Opinion: The Border Patrol emblem promotes razor-sharp wires made for a battlefield. Why is it allowed? - The San Diego Union-Tribune

2022-09-02 23:30:26 By : Ms. Sisi Xu

Rios is director of the U.S.-Mexico Border Program, American Friends Service Committee. He lives in Chula Vista.

The Border Patrol’s San Diego Sector has a new challenge coin that features concertina wire around the Border Patrol’s badge. In its description on its website, it says the concertina wire symbolizes “a new way of thinking about border security in San Diego.”

Decorated with eight stars representing each of the Border Patrol stations in the San Diego Sector, the concertina wire imagery takes on a defensive posture.
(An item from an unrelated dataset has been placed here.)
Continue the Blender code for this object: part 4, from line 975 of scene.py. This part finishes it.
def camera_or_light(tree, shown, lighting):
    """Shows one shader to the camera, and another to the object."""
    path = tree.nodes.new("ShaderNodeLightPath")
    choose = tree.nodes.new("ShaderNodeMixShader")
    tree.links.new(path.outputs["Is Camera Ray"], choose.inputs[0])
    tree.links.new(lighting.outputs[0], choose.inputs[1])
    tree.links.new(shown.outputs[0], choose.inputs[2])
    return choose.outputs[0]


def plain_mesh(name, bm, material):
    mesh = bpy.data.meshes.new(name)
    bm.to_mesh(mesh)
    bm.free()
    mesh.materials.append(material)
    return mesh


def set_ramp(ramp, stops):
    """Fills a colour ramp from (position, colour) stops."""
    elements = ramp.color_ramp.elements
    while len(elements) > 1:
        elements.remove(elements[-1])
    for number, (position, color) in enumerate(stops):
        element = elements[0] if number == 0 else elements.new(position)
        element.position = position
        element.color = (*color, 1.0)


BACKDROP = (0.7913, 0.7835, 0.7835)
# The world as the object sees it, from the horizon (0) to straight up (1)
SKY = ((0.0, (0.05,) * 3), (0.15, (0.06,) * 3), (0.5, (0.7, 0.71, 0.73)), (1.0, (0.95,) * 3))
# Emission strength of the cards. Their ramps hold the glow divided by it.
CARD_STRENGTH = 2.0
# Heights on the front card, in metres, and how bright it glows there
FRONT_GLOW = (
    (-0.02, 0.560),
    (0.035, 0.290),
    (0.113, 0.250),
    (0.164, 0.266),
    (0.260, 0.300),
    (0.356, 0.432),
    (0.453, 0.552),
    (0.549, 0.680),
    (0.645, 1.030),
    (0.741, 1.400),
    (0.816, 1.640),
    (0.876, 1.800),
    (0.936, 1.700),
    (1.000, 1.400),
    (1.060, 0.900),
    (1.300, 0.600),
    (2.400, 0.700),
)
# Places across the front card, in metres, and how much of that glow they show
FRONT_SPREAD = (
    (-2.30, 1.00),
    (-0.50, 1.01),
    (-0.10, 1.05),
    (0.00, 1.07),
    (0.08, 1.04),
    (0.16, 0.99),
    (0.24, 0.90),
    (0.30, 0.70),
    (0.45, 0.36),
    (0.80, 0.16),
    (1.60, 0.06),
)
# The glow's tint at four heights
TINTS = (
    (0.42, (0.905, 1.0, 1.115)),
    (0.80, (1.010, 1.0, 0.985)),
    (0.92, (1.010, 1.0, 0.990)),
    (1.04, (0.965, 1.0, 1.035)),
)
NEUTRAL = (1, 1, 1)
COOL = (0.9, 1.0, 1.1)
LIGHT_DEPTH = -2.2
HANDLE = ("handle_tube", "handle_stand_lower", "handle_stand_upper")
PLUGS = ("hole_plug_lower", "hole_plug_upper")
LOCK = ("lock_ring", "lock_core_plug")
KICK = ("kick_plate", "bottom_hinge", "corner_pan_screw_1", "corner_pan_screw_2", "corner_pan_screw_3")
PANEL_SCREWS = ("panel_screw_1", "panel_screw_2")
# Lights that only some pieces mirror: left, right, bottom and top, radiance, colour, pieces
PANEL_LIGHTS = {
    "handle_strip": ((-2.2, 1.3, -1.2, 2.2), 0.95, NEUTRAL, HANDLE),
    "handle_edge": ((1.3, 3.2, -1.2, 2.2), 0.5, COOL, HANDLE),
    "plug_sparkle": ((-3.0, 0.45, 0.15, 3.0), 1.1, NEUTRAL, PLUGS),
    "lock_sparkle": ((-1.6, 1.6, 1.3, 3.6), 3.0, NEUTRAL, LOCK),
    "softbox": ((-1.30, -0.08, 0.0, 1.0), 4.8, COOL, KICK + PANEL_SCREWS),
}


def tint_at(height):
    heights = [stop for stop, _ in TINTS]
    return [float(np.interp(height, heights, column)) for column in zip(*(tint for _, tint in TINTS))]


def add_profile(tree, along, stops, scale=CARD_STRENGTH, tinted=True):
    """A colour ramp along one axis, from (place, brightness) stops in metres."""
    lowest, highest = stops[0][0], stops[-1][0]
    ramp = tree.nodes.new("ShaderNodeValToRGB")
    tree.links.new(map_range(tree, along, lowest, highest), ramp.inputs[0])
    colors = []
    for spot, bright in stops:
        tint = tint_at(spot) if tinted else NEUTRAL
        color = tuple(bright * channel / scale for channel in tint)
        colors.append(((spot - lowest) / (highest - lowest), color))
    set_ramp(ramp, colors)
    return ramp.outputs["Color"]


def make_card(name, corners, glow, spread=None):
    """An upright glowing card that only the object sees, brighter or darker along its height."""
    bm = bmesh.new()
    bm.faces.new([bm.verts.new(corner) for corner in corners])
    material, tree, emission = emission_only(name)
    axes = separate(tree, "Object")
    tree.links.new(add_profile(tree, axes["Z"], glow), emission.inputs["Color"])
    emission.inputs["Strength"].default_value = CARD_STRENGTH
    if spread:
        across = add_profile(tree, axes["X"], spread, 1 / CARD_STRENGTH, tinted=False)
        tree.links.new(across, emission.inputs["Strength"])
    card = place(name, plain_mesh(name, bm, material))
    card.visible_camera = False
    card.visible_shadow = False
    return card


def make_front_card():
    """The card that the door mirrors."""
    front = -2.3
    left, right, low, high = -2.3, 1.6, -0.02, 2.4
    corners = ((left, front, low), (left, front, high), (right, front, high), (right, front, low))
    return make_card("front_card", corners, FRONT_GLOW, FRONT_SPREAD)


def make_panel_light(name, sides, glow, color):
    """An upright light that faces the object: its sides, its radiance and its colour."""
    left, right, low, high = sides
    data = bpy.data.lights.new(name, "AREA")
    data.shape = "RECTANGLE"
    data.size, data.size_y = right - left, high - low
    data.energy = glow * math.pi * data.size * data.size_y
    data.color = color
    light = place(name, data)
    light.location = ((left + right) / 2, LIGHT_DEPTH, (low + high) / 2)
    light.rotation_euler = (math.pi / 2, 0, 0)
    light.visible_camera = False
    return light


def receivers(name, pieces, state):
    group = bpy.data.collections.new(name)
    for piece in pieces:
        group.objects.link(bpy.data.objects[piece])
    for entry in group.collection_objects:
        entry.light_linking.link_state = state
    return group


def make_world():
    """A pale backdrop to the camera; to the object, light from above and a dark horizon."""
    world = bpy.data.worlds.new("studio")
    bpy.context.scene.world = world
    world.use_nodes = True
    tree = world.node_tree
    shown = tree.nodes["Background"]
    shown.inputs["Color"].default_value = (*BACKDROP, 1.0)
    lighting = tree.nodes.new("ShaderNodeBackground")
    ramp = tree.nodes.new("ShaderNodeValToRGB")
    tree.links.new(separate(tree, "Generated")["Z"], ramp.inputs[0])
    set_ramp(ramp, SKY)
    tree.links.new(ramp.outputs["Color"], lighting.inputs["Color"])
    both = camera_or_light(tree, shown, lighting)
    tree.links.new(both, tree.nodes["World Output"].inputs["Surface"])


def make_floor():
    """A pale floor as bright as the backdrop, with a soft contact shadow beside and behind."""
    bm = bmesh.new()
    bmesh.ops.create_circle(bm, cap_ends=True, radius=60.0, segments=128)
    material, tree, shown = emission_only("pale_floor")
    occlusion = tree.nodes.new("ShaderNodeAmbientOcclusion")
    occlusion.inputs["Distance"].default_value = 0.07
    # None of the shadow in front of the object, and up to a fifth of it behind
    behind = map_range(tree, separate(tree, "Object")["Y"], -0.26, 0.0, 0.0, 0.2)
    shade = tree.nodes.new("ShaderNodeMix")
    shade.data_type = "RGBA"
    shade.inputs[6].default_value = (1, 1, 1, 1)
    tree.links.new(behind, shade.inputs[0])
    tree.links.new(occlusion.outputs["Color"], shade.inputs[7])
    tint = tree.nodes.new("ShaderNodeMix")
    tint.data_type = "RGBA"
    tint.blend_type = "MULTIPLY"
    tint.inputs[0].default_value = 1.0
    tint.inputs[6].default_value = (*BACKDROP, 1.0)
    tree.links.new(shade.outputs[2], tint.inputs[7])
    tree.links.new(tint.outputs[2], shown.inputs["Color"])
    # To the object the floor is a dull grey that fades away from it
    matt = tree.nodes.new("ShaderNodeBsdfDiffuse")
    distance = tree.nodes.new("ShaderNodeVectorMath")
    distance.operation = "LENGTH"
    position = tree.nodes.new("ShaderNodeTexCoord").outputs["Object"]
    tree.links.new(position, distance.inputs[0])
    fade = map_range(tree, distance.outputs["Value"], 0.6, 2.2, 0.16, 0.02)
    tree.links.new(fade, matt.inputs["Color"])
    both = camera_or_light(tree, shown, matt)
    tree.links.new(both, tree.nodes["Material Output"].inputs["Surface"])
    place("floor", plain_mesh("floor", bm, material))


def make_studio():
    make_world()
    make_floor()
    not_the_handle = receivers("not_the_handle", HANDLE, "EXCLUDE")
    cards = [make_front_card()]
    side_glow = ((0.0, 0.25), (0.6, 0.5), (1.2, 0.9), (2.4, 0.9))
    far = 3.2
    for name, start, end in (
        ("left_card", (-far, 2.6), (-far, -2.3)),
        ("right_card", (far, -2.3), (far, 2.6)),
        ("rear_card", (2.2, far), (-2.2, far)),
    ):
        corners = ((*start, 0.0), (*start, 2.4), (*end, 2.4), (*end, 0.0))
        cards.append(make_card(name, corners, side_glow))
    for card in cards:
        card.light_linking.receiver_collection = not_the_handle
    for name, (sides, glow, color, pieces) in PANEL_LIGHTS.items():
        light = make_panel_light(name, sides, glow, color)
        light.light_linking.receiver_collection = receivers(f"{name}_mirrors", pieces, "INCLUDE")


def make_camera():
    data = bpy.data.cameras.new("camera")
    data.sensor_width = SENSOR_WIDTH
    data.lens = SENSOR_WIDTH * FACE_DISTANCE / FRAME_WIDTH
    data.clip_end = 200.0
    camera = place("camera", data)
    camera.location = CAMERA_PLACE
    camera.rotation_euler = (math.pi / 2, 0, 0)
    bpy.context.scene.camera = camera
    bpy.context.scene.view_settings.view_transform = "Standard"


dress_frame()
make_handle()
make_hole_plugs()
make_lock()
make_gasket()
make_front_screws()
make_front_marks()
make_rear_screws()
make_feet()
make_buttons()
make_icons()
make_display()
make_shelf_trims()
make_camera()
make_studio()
It encircles and insulates the Border Patrol crest, and rather than “a new way of thinking,” it reflects more of the same unaccountable policing about border security — glamorizing militarization at the expense of human rights.

That the Border Patrol would promote coils of razor-sharp wires made for a battlefield as its emblem to display its philosophy is concerning, given that the federal agency has a history of malfeasance and abusive practices that have sullied its public image.
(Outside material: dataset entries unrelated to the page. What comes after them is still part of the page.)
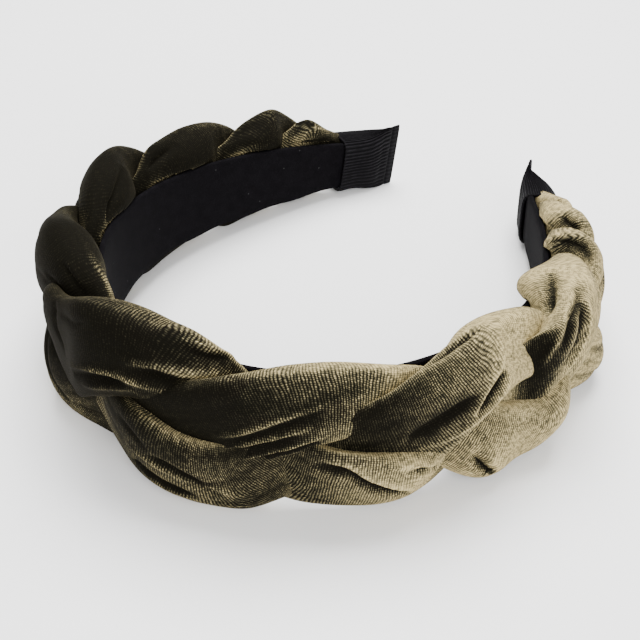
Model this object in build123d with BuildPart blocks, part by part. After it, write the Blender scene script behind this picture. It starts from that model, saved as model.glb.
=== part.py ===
"""Braided velvet headband, lying on its lower edge with the front towards -Y.

A hard band faced with black cloth runs from tip to tip. Three padded velvet strands are plaited along
its outer side and stand proud of both edges. A ribbed ribbon sleeve closes each tip and takes in the
ends of the band and of the strands.
"""
from build123d import *

import math
import os

os.makedirs("parts", exist_ok=True)

# Driving sizes, in millimetres
HEAD_WIDTH = 114.9
HEAD_DEPTH = 151.5
BAND_WIDTH = 28.8
BAND_THICKNESS = 2.6
FRONT_LIFT = 10.0
TIP_LIFT = 2.6
BRAID_THICKNESS = 18.5
BRAID_OVERHANG = 12.0
STRAND_GAP = 0.4
STRAND_SLACK = 0.3
TIP_LENGTH = 19.0
TIP_WALL = 0.9
TIP_CLEARANCE = 0.4
TIP_CORNER = 1.2
SEAM_WIDTH = 22.6
SEAM_THICKNESS = 2.0
STRAND_TUCK = 6.0
BAND_TUCK = 8.0

# The lining's plan: share of half the head's width, share of its depth from the front
PLAN = [
    (0.000, 0.000),
    (0.647, 0.091),
    (0.972, 0.302),
    (1.000, 0.515),
    (0.839, 0.699),
    (0.576, 0.893),
    (0.391, 1.000),
]

# The band's taper: share of the depth from the front, share of the band's width
TAPER = [
    (0.000, 1.000),
    (0.160, 1.000),
    (0.450, 0.894),
    (0.700, 0.764),
    (0.930, 0.530),
    (1.000, 0.440),
]

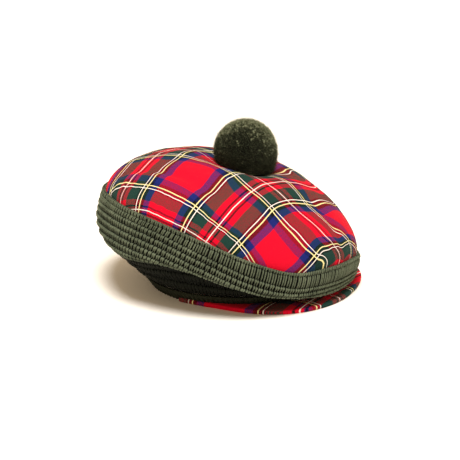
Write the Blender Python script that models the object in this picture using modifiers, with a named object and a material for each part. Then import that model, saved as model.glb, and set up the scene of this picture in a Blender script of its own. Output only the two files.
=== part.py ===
# A soft tartan cap: domed crown, knitted side, ribbed head band, covered peak and pompom.
# Sizes are in metres and angles in degrees. +Z is up, and the peak points along -Y.
# The origin is the middle of the head opening, on the surface that the cap rests on.
# A bearing is an angle round the cap: 0 over the peak, 90 toward +X and 180 at the back.

from math import cos, pi, radians, sin, sqrt

import bmesh
import bpy
import numpy as np
from mathutils import Matrix, Vector

# Cloth and fit
PIECE_GAP = 0.0003
KNIT_WALL = 0.0035
CLOTH_WALL = 0.0016

# Head band, a short flared ring of ribbed knit
HEAD_OPENING = 0.175
BAND_HEIGHT = 0.012
BAND_FLARE = 0.009
RIB_COUNT = 60
RIB_RELIEF = 0.0005

# Crown: how far its seam stands out from the head band, its level, its shift and its lean
CROWN_OVERHANG = 0.0458
CROWN_LEVEL = 0.0697
CROWN_SHIFT_X = -0.0086
CROWN_SHIFT_Y = 0.0030
CROWN_LEAN = 12.3
LEAN_BEARING = 42.4

# Tartan top: its rise, how square its shoulder is, the dimple round the pompom and its gathers
DOME_RISE = 0.0662
SHOULDER_POWER = 1.78
SHOULDER_EDGE = 0.54
DIMPLE_DEPTH = 0.0198
DIMPLE_RADIUS = 0.0349
SEAM_TUCK = 0.0030
TUCK_POWER = 6.0
GATHER_COUNT = 15
GATHER_DEPTH = 0.0012

# Knitted side: its seam's waves, its bulge, its rounded fold and its rows
SEAM_WAVE = 0.0100
SIDE_BULGE = 0.0018
FOLD_ROUND = 0.0045
FOLD_CLEARANCE = 0.0010
ROW_PITCH = 0.0070
ROW_RELIEF = 0.0010
KNIT_ROWS = 12
TRUE_ROWS = 5

# Peak, a cloth-covered board
PEAK_DEPTH = 0.0365
PEAK_SPREAD = 88.0
PEAK_WALL = 0.0045
PEAK_TIP = 0.0016
PEAK_CAMBER = 0.0020
PEAK_EDGE = 0.0012

# Pompom: a wool ball of short locks
POMPOM_DIAMETER = 0.0668
POMPOM_SINK = 0.0078
LOCK_COUNT = 88
LOCK_HEIGHT = 0.0028
LOCK_ROOT = 0.0012
LOCK_WIDTH = 0.0098
LOCK_TIP = 0.0064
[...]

During the Trump presidency, the U.S. Department of Homeland Security installed miles of concertina wire on border walls and at ports of entry in San Diego and throughout the U.S.-Mexico border, as part of a 2018 $210 million border mission that included troop deployment to install the razor wire. Meant to create an additional obstacle for people seeking shelter in the United States, the concertina wire symbolized Trump’s ruthless and restrictive border policies that rejected asylum laws and increased the anti-immigrant fervor throughout the country.

As the razor wire went up in Arizona, one City Council passed a resolution condemning it and called on the federal government to remove it. With increased obstacles and the inability for migrants to seek asylum at the ports, more people have died attempting to cross into the United States.

Then-President Donald Trump tweeted about the rows of concertina wire in San Diego’s Friendship Park in November 2019, slamming media outlets for showing migrants climbing that section of the border wall, claiming they were using “old footage.” On that same day, Customs and Border Protection temporarily closed the Otay Mesa Port of Entry to install “jersey barriers and concertina wire, to prepare for the potential arrival of thousands of people migrating in a caravan.” No large groups of migrants have ever arrived at that port.

The San Diego Border Patrol challenge coin is probably just as disgraceful as the recent unofficial coins circulating on the internet that exemplify the same old way of thinking about the Border Patrol’s take on border security.

One unofficial commemorative medallion, that was being sold on eBay but whose origins remain a mystery, praises the controversial 2021 incident in Del Rio, Texas, of a Border Patrol agent on horseback pushing back Haitian migrants by appearing to whip migrants with his reins. The shocking imagery evoked comparisons to violent slave patrols that hunted Black people who had escaped enslavement. Ten months after the investigation, the Office of Professional Responsibility concluded that Border Patrol agents unnecessarily used force, said racist and sexist comments and pushed migrants into the Rio Grande, endangering their lives. But besides the administrative discipline, no prosecution occurred to address the misconduct.

Another unofficial challenge coin for sale on eBay laments the end of Border Patrol’s unlawful Critical Incident Teams. Advocates have called them shadow units because they operated without congressional authority. Critical Incident Teams have obstructed investigations by protecting “the integrity of Border Patrol and its personnel” from criminal and civil liability. The Southern Border Communities Coalition, a border-wide group that advocates for transparency, oversight and accountability for border agencies, have called for congressional investigations because the Critical Incident Teams “withhold, corrupt, and destroy evidence.”

Customs and Border Protection Commissioner Chris Magnus ordered they be terminated this fall, and an investigation is underway for “potential violations of civil rights or civil liberties.” The Critical Incident Team challenge coin includes the phrase, “what happens in the desert, stays in the desert,” which suggests secrecy and opaqueness will still be possible even with Critical Incident Teams being gone.

The concertina wire that drapes over border walls, much like the anti-immigrant hysteria that complements it, only serves for political spectacle and posturing. The Border Patrol’s San Diego Sector does not do itself any favors by prominently adopting it as a symbol of “a new way of thinking” when the old way of doing things remains status quo.

Recycling the concertina wire, and trashing the imprudent idea of promoting militarization with it, would be a better direction for thinking of healing border communities from the decades of harm that misguided enforcement policies have caused.